L’expert en économie et ancien ministre des Finances, Houcine Dimassi avait dénoncé cette proposition estimant qu’elle permettra la mise en place d’un Etat parallèle outre le fait qu’elle soit anticonstitutionnelle, puisqu’elle ne respecte pas le principe de l’Etat civil. Ces mêmes arguments ont été évoqués par les députés du PDL et de Qalb Tounes qui ont voté contre la création du fonds.
En tout état de cause, l’échec du mouvement Ennahdha à faire passer cet article de loi témoigne de la fragilité de sa position et des limites de son pouvoir au sein du parlement. Bien que le mouvement ait bénéficié du soutien de la coalition, Al Karama, le Fonds de la Zakat n’est pas pu passer au parlement.

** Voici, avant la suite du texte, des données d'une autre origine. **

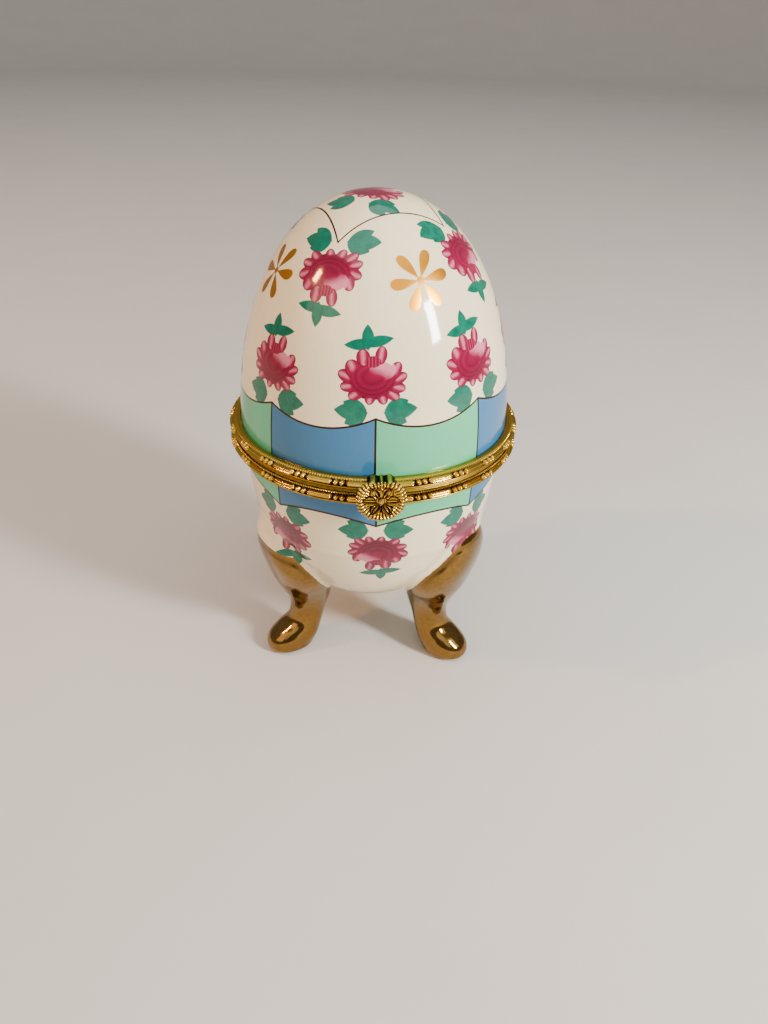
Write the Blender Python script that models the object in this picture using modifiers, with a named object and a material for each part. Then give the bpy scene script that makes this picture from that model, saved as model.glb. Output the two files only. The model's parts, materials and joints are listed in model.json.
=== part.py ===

Il est, donc, clair, que le mouvement islamiste ne pourra pas gouverner aisément durant ce quinquennat puisqu’il ne bénéficie pas d’une majorité confortable, encore moins de soutien parlementaire, surtout lorsqu’il s’agit de questions d’ordre religieux. Et si passer un seul article de loi pose autant de difficultés, il est à se demander ce qu’il en serait lorsqu’il s’agirait de la mise en place de la Cour constitutionnelle, qui elle, requiert 145 voix pour voir le jour. D’ailleurs, pour placer Rached Ghannouchi à la tête du parlement, Ennahdha n’a réussi à le faire qu’après le recours aux voix des députés de Nabil Karoui. Ainsi, le vote de confiance pour le gouvernement Jamli sera une épreuve de taille pour le parti vainqueur des législatives. Une victoire, tellement fragile, qu’elle ne lui permet pas de faire passer ses convictions les plus profondes.